Spread over 800 hectares in an arid landscape, the Cauchari park has been operating for a year, and has so far turned sunshine into 315 megawatts of electricity, enough to power the local provincial capital of Jujuy through the national grid.

It has also generated some $50 million for the province, which Governor Gerardo Morales has allocated to building 239 schools.

Abundant sunshine, low temperatures

The physicist Martín Albornoz says Cauchari, which means "link to the sun," is exposed to the best solar radiation anywhere. The area has 260 days of sunshine, with no smog and relatively low temperatures, which helps keep the panels in optimal conditions.

Its construction began with a loan of more than $331 million from China's Eximbank, which allowed the purchase of panels made in Shanghai. They arrived in Buenos Aires in 2,500 containers and were later trucked a considerable distance to the site in Cauchari . This was a titanic project that required 1,200 builders and 10-ton cranes, but will save some 780,000 tons of CO2 emissions a year.

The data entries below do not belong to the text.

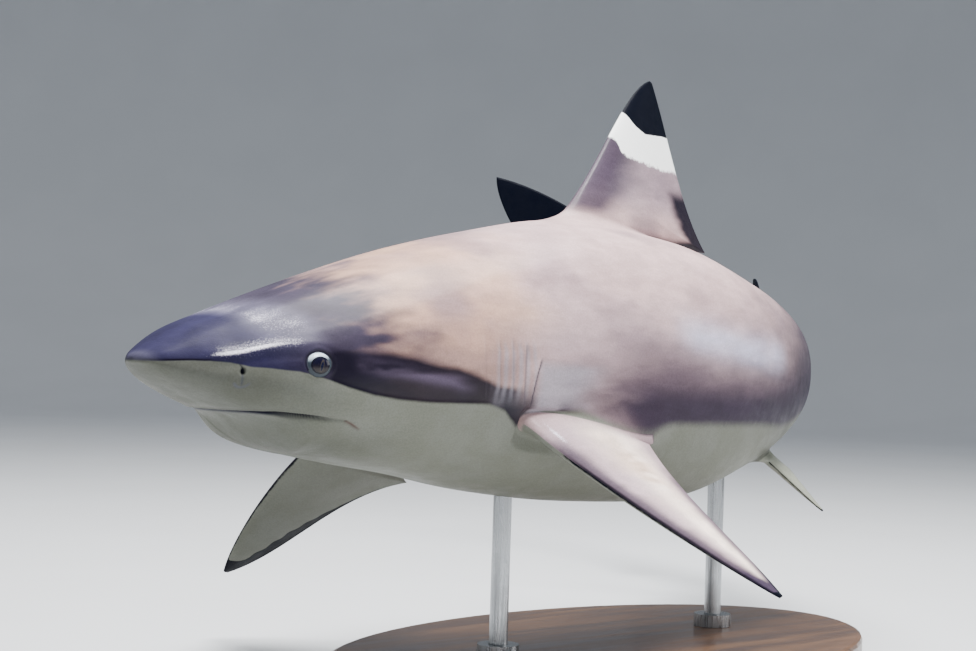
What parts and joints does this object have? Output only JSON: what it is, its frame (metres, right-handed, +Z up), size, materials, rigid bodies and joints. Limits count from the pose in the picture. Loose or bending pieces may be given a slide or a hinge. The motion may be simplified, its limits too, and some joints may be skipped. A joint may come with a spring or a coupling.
{
  "type": "blacktip reef shark, life-size still model",
  "caption": "A life-size reef shark with black-tipped fins, turning to its right as it swims, held on two short rods over a flat base.",
  "frame": {"origin": "on the floor under the middle of the whole object's box", "axes": "+Z up; the snout points along -X and the shark's left side faces -Y; the tail swings round to +Y"},
  "size_m": [0.972, 0.8264, 0.5405],
  "materials": {
    "skin": "satin, as wet skin; brown-grey above, cream below, black fin tips",
    "eye": "polished",
    "steel": "brushed",
    "wood": "dark stained, satin"
  },
  "bodies": {
    "root": {"head": "skin", "lower_jaw": "skin", "gill_region": "skin", "trunk_front": "skin", "trunk_rear": "skin", "tail_front": "skin", "tail_stalk": "skin", "dorsal_fin_first": "skin", "dorsal_fin_second": "skin", "anal_fin": "skin", "pectoral_fin_left": "skin", "pectoral_fin_right": "skin", "pelvic_fin_left": "skin", "pelvic_fin_right": "skin", "tail_fin_upper": "skin", "tail_fin_lower": "skin", "eye_left": "eye", "eye_right": "eye", "stand_rod_front": "steel", "stand_rod_rear": "steel", "stand_collar_front": "steel", "stand_collar_rear": "steel", "stand_base": "wood"}
  },
  "joints": []
}
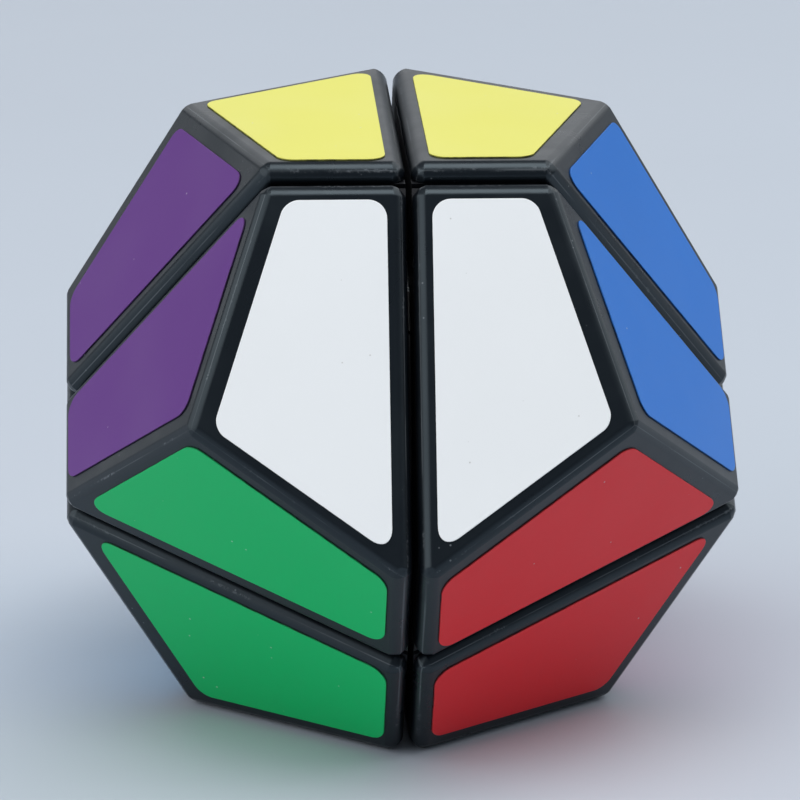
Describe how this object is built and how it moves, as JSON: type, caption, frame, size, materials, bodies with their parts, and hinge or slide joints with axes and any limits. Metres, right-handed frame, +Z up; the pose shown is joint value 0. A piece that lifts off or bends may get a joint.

It is now run by 60 technicians. Its panels, with a 25-year guarantee, follow the sun's path and are cleaned twice a year. The plant is expected to have a service life of 40 years. Its choice of location was based on power lines traced in the 1990s to export power to Chile, now fed by the park.

Chinese engineers working in an office at the Cauchari park


Chinese want to expand

The plant belongs to the public-sector firm Jemse (Jujuy Energía y Minería), created in 2011 by the province's then governor Eduardo Fellner. Jemse's president, Felipe Albornoz, says that once Chinese credits are repaid in 20 years, Cauchari will earn the province $600 million.

The Argentine Energy ministry must now decide on the park's proposed expansion. The Chinese would pay in $200 million, which will help install 400,000 additional panels and generate enough power for the entire province of Jujuy.

The park's CEO, Guillermo Hoerth, observes that state policies are key to turning Jujuy into a green province. "We must change the production model. The world is rapidly cutting fossil fuel emissions. This is a great opportunity," Hoerth says.

The province's energy chief, Mario Pizarro, says in turn that Susques and three other provincial districts are already self-sufficient with clean energy, and three other districts would soon follow.